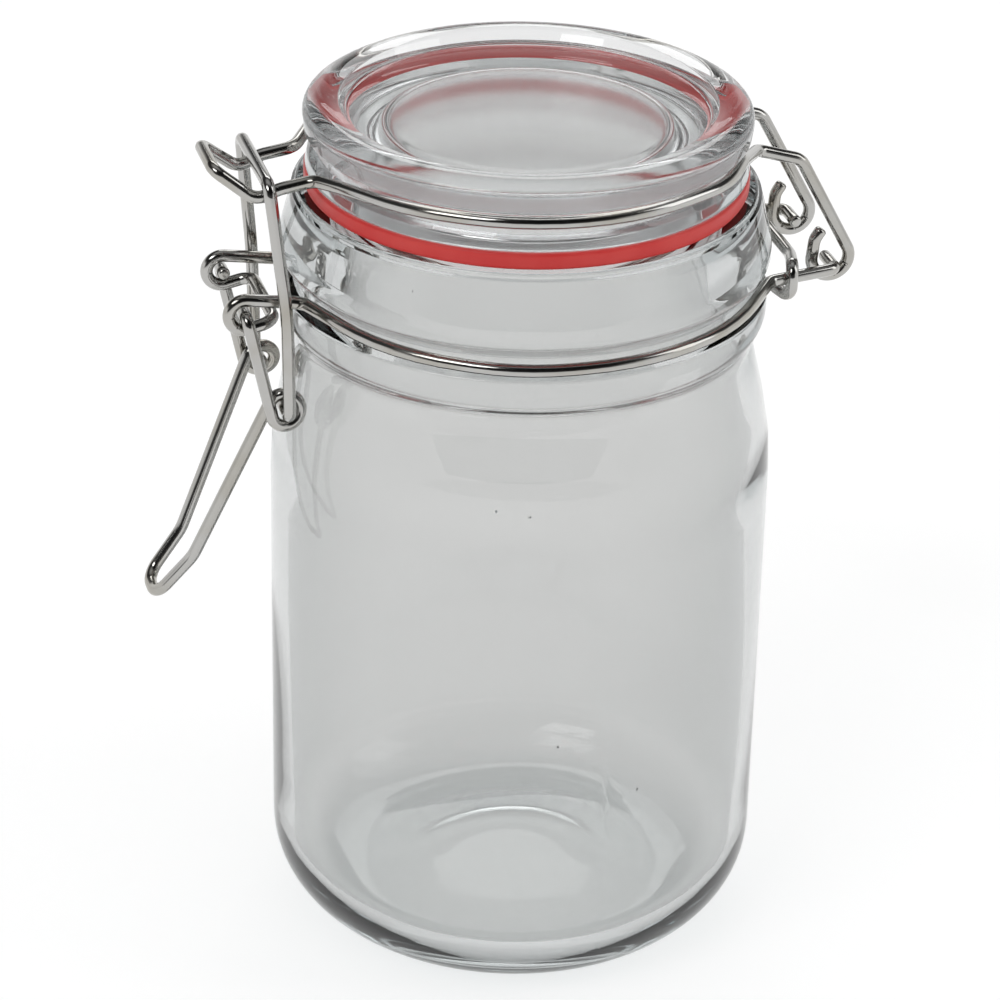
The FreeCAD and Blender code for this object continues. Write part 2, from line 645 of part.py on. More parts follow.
def make_clasp_lever():
    """Lever: pins through the neck wire's eyes, legs, coils, handle arms and a thumb lip."""
    pivot = Vector(-size("pivot_across"), 0, size("pivot_height"))
    coil = Vector(-size("coil_across"), 0, size("coil_height"))
    radius = size("coil_radius")
    legs = size("leg_spread")
    arms = size("arm_spread")
    lip = Vector(-size("lip_across"), -size("lip_spread"), size("lip_height"))
    arrive = touch_angle(coil, radius, pivot, 1)
    leave = touch_angle(coil, radius, lip, -1)
    near_half = [
        (Vector(pivot.x, -size("pin_end"), pivot.z), 0.0),
        (Vector(pivot.x, -legs, pivot.z), size("pin_bend")),
    ]
    near_half += arc_corners(coil, radius, arrive, leave + 720.0, legs, arms, 6)
    near_half += [
        (lip, size("lip_bend")),
        (Vector(-size("lip_end_across"), -size("lip_end_spread"), size("lip_end_height")),
         size("lip_end_bend")),
    ]
    wire = rounded_ends("ClaspLever", wire_solid("LeverWire", both_sides(near_half)))
    wire.Label = "clasp_lever"
    return wire


def make_clasp_link():
    """Link: pins in the lever's coils, legs, and the bar over the lid wire's nose."""
    coil = Vector(-size("coil_across"), 0, size("coil_height"))
    legs = size("link_spread")
    near_half = [
        (Vector(coil.x, -size("pin_end"), coil.z), 0.0),
        (Vector(coil.x, -legs, coil.z), size("pin_bend")),
        (Vector(-size("link_waist_across"), -legs, size("link_waist_height")),
         size("link_waist_bend")),
        (Vector(-size("link_bar_across"), -size("link_bar_spread"), size("link_bar_height")),
         size("link_bar_bend")),
    ]
    wire = rounded_ends("ClaspLink", wire_solid("LinkWire", both_sides(near_half)))
    wire.Label = "clasp_link"
    return wire


def check_and_write(parts):
    """Stop on any failed object or shape, then write one STEP file for each piece."""
    for item in doc.Objects:
        if "Invalid" in item.State or "Error" in item.State:
            raise RuntimeError(f"{item.Label} failed: {item.State}")
    os.makedirs("parts", exist_ok=True)
    for part in parts:
        shape = part.Shape
        if shape.isNull() or not shape.isValid() or len(shape.Solids) != 1:
            raise RuntimeError(f"{part.Label} is not one valid solid")
        shape.exportStep(f"parts/{part.Label}.step")
        box = shape.BoundBox
        print(f"{part.Label}: {shape.Volume / 1000:.2f} cm3, "
              f"x {box.XMin:.1f}..{box.XMax:.1f}, y {box.YMin:.1f}..{box.YMax:.1f}, "
              f"z {box.ZMin:.1f}..{box.ZMax:.1f}")


check_and_write([
    make_jar_glass(),
    make_neck_wire(),
    make_lid_glass(),
    make_seal_ring(),
    make_lid_wire(),
    make_clasp_lever(),
    make_clasp_link(),
])
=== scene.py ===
"""Clip-top storage jar: clear pressed glass, a red rubber seal and four bent wires.

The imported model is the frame.  Every piece is worked out from the sizes below, which are
millimetres, in the frame's own axes: +Z up the jar, the clasp towards -X, the hinge towards
+X, and the hinge pins along Y.
"""
from __future__ import annotations

import logging
import math
from dataclasses import dataclass, field
from enum import Enum
from typing import Callable

import bpy
import numpy as np
from mathutils import Matrix

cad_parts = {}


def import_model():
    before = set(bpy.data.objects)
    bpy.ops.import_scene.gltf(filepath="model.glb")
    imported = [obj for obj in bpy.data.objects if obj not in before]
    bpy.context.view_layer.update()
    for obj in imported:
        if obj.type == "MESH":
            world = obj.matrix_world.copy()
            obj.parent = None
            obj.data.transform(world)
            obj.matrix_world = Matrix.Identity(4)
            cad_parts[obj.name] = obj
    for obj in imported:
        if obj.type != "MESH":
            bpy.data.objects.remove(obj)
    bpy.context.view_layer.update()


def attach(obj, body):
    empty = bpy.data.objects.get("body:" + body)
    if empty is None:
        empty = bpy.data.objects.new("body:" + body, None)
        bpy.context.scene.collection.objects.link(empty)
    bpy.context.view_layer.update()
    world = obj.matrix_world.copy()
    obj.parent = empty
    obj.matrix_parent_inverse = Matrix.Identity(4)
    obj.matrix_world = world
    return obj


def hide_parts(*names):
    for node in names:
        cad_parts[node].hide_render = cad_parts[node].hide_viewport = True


Array = np.ndarray
Pair = tuple[float, float]
Triple = tuple[float, float, float]
Corner = tuple[float, float, float, float]
Rgba = tuple[float, float, float, float]
Shape = tuple[Array, list[list[int]], Array]
Socket = bpy.types.NodeSocket

LOG = logging.getLogger("clip_top_jar")
MM = 0.001
FULL_TURN = 2.0 * math.pi
TURN_DEGREES = 360.0
AXIS = (0.0, 0.0)

# Chains of points: the smallest bend or step, and how much of a run two bends may use up.
SMALLEST = 1e-4
RUN_SHARE = 0.999
NEARLY_PARALLEL = 0.1

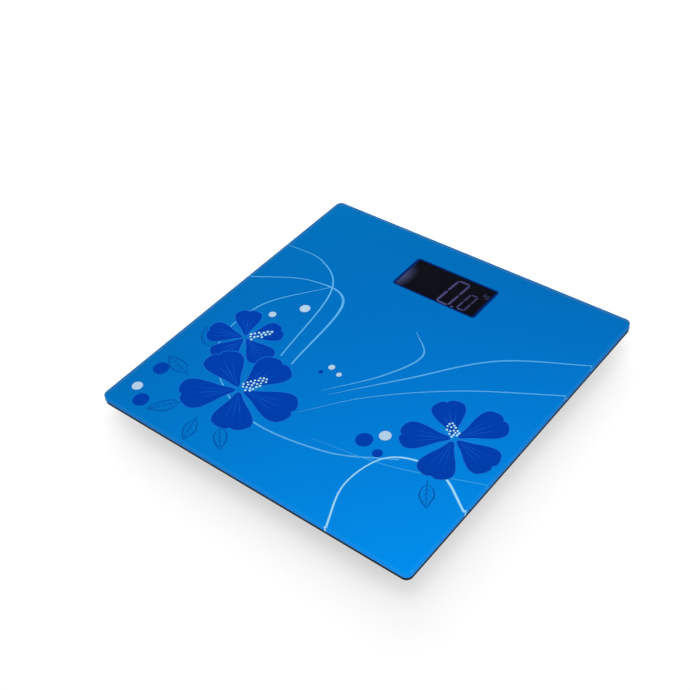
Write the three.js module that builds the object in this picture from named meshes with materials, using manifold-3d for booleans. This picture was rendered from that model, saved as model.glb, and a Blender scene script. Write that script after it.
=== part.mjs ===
// Glass-platform digital personal scale, modelled as the separate pieces it is assembled from.
// Units are millimetres, +Z is up. The origin is on the surface the scale stands on, under the centre of the
// platform; +Y points to the display side and +X to the user's right.
import * as THREE from "three";
import { mergeVertices } from "three/addons/utils/BufferGeometryUtils.js";
import Module from "manifold-3d";

const wasm = await Module();
wasm.setup();

// ---------------------------------------------------------------- driving dimensions
const PLATFORM = 300; // side of the square glass platform
const PLATFORM_R = 5.5; // its corner radius
const GLASS_T = 5; // tempered glass thickness
const EDGE = 0.7; // ground chamfer on the glass edges
const TOP_Z = 24; // overall height
const GLASS_Z = TOP_Z - GLASS_T; // underside of the glass
const FILM_Z0 = 18.6,
  FILM_Z1 = 18.9; // printed film behind the glass
const FILM = 299.2; // side of the film
const WINDOW_W = 78.6,
  WINDOW_D = 36.3; // clear display window
const LCD_Y = 105.3; // centre line of the display
const TAPE_Z0 = 17.75,
  TAPE_Z1 = 18.55; // foam tape that bonds the film and glass to the tray

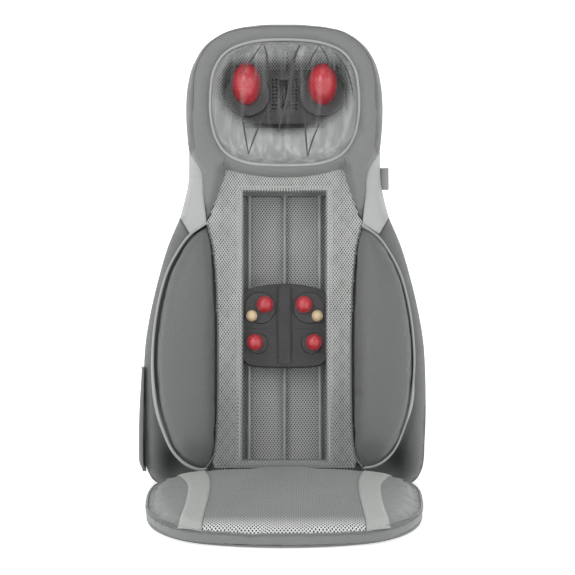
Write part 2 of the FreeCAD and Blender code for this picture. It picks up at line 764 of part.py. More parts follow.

^^^^^^^^

## What is asked:
All of the lines above must be returned exactly.

## Problem solution:
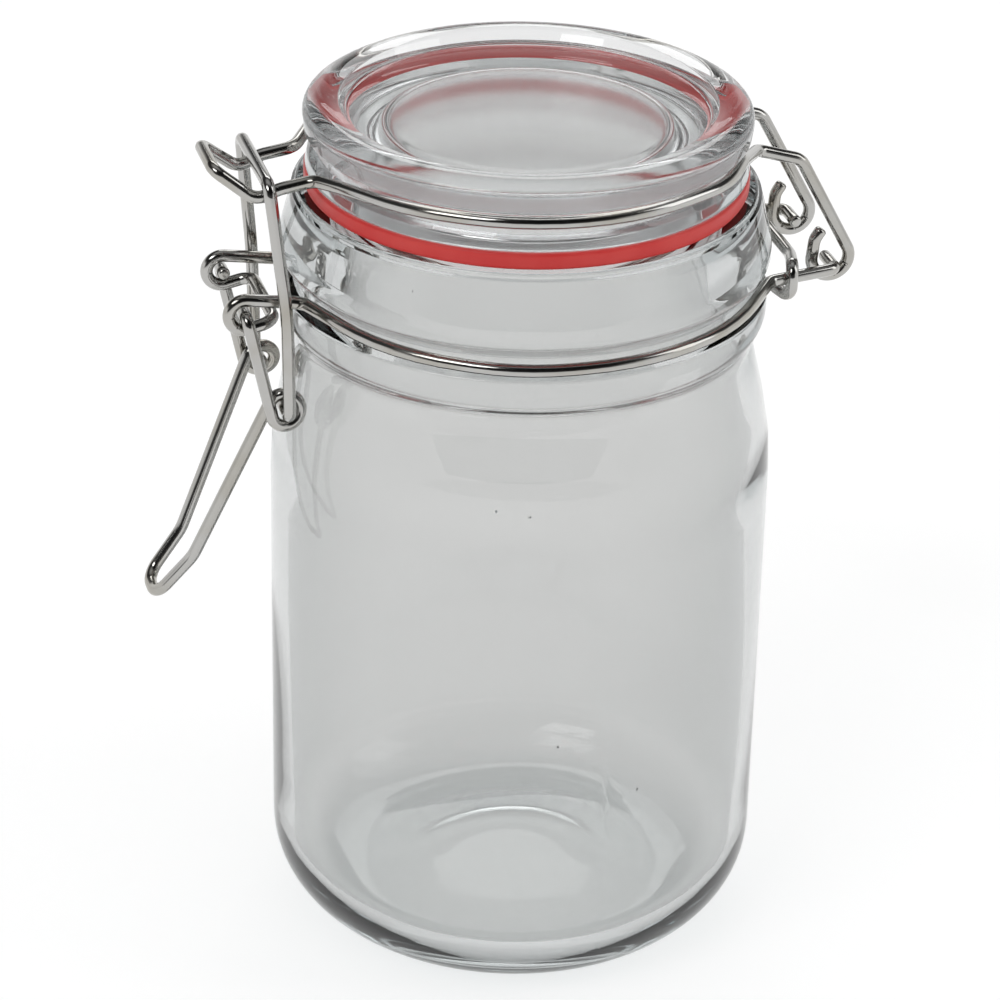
The FreeCAD and Blender code for this object continues. Write part 2, from line 645 of part.py on. More parts follow.
def make_clasp_lever():
    """Lever: pins through the neck wire's eyes, legs, coils, handle arms and a thumb lip."""
    pivot = Vector(-size("pivot_across"), 0, size("pivot_height"))
    coil = Vector(-size("coil_across"), 0, size("coil_height"))
    radius = size("coil_radius")
    legs = size("leg_spread")
    arms = size("arm_spread")
    lip = Vector(-size("lip_across"), -size("lip_spread"), size("lip_height"))
    arrive = touch_angle(coil, radius, pivot, 1)
    leave = touch_angle(coil, radius, lip, -1)
    near_half = [
        (Vector(pivot.x, -size("pin_end"), pivot.z), 0.0),
        (Vector(pivot.x, -legs, pivot.z), size("pin_bend")),
    ]
    near_half += arc_corners(coil, radius, arrive, leave + 720.0, legs, arms, 6)
    near_half += [
        (lip, size("lip_bend")),
        (Vector(-size("lip_end_across"), -size("lip_end_spread"), size("lip_end_height")),
         size("lip_end_bend")),
    ]
    wire = rounded_ends("ClaspLever", wire_solid("LeverWire", both_sides(near_half)))
    wire.Label = "clasp_lever"
    return wire


def make_clasp_link():
    """Link: pins in the lever's coils, legs, and the bar over the lid wire's nose."""
    coil = Vector(-size("coil_across"), 0, size("coil_height"))
    legs = size("link_spread")
    near_half = [
        (Vector(coil.x, -size("pin_end"), coil.z), 0.0),
        (Vector(coil.x, -legs, coil.z), size("pin_bend")),
        (Vector(-size("link_waist_across"), -legs, size("link_waist_height")),
         size("link_waist_bend")),
        (Vector(-size("link_bar_across"), -size("link_bar_spread"), size("link_bar_height")),
         size("link_bar_bend")),
    ]
    wire = rounded_ends("ClaspLink", wire_solid("LinkWire", both_sides(near_half)))
    wire.Label = "clasp_link"
    return wire


def check_and_write(parts):
    """Stop on any failed object or shape, then write one STEP file for each piece."""
    for item in doc.Objects:
        if "Invalid" in item.State or "Error" in item.State:
            raise RuntimeError(f"{item.Label} failed: {item.State}")
    os.makedirs("parts", exist_ok=True)
    for part in parts:
        shape = part.Shape
        if shape.isNull() or not shape.isValid() or len(shape.Solids) != 1:
            raise RuntimeError(f"{part.Label} is not one valid solid")
        shape.exportStep(f"parts/{part.Label}.step")
        box = shape.BoundBox
        print(f"{part.Label}: {shape.Volume / 1000:.2f} cm3, "
              f"x {box.XMin:.1f}..{box.XMax:.1f}, y {box.YMin:.1f}..{box.YMax:.1f}, "
              f"z {box.ZMin:.1f}..{box.ZMax:.1f}")


check_and_write([
    make_jar_glass(),
    make_neck_wire(),
    make_lid_glass(),
    make_seal_ring(),
    make_lid_wire(),
    make_clasp_lever(),
    make_clasp_link(),
])
=== scene.py ===
"""Clip-top storage jar: clear pressed glass, a red rubber seal and four bent wires.

The imported model is the frame.  Every piece is worked out from the sizes below, which are
millimetres, in the frame's own axes: +Z up the jar, the clasp towards -X, the hinge towards
+X, and the hinge pins along Y.
"""
from __future__ import annotations

import logging
import math
from dataclasses import dataclass, field
from enum import Enum
from typing import Callable

import bpy
import numpy as np
from mathutils import Matrix

cad_parts = {}


def import_model():
    before = set(bpy.data.objects)
    bpy.ops.import_scene.gltf(filepath="model.glb")
    imported = [obj for obj in bpy.data.objects if obj not in before]
    bpy.context.view_layer.update()
    for obj in imported:
        if obj.type == "MESH":
            world = obj.matrix_world.copy()
            obj.parent = None
            obj.data.transform(world)
            obj.matrix_world = Matrix.Identity(4)
            cad_parts[obj.name] = obj
    for obj in imported:
        if obj.type != "MESH":
            bpy.data.objects.remove(obj)
    bpy.context.view_layer.update()


def attach(obj, body):
    empty = bpy.data.objects.get("body:" + body)
    if empty is None:
        empty = bpy.data.objects.new("body:" + body, None)
        bpy.context.scene.collection.objects.link(empty)
    bpy.context.view_layer.update()
    world = obj.matrix_world.copy()
    obj.parent = empty
    obj.matrix_parent_inverse = Matrix.Identity(4)
    obj.matrix_world = world
    return obj


def hide_parts(*names):
    for node in names:
        cad_parts[node].hide_render = cad_parts[node].hide_viewport = True


Array = np.ndarray
Pair = tuple[float, float]
Triple = tuple[float, float, float]
Corner = tuple[float, float, float, float]
Rgba = tuple[float, float, float, float]
Shape = tuple[Array, list[list[int]], Array]
Socket = bpy.types.NodeSocket

LOG = logging.getLogger("clip_top_jar")
MM = 0.001
FULL_TURN = 2.0 * math.pi
TURN_DEGREES = 360.0
AXIS = (0.0, 0.0)

# Chains of points: the smallest bend or step, and how much of a run two bends may use up.
SMALLEST = 1e-4
RUN_SHARE = 0.999
NEARLY_PARALLEL = 0.1

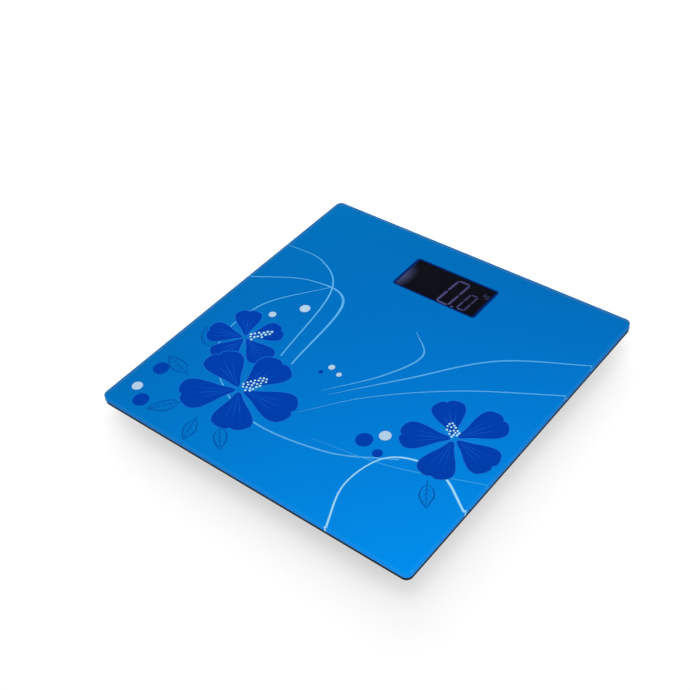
Write the three.js module that builds the object in this picture from named meshes with materials, using manifold-3d for booleans. This picture was rendered from that model, saved as model.glb, and a Blender scene script. Write that script after it.
=== part.mjs ===
// Glass-platform digital personal scale, modelled as the separate pieces it is assembled from.
// Units are millimetres, +Z is up. The origin is on the surface the scale stands on, under the centre of the
// platform; +Y points to the display side and +X to the user's right.
import * as THREE from "three";
import { mergeVertices } from "three/addons/utils/BufferGeometryUtils.js";
import Module from "manifold-3d";

const wasm = await Module();
wasm.setup();

// ---------------------------------------------------------------- driving dimensions
const PLATFORM = 300; // side of the square glass platform
const PLATFORM_R = 5.5; // its corner radius
const GLASS_T = 5; // tempered glass thickness
const EDGE = 0.7; // ground chamfer on the glass edges
const TOP_Z = 24; // overall height
const GLASS_Z = TOP_Z - GLASS_T; // underside of the glass
const FILM_Z0 = 18.6,
  FILM_Z1 = 18.9; // printed film behind the glass
const FILM = 299.2; // side of the film
const WINDOW_W = 78.6,
  WINDOW_D = 36.3; // clear display window
const LCD_Y = 105.3; // centre line of the display
const TAPE_Z0 = 17.75,
  TAPE_Z1 = 18.55; // foam tape that bonds the film and glass to the tray

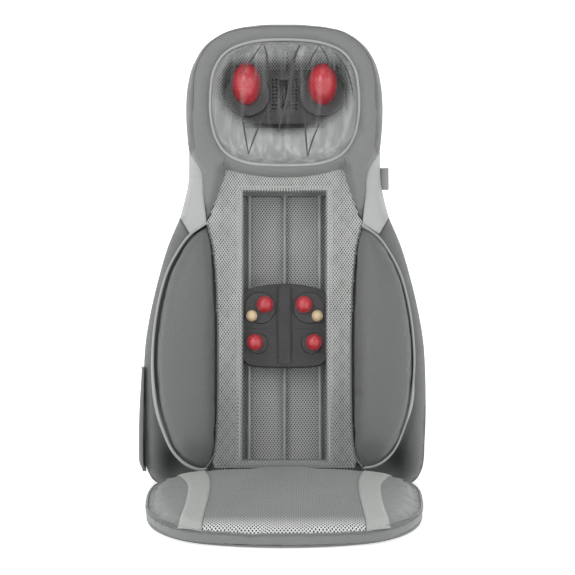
Write part 2 of the FreeCAD and Blender code for this picture. It picks up at line 764 of part.py. More parts follow.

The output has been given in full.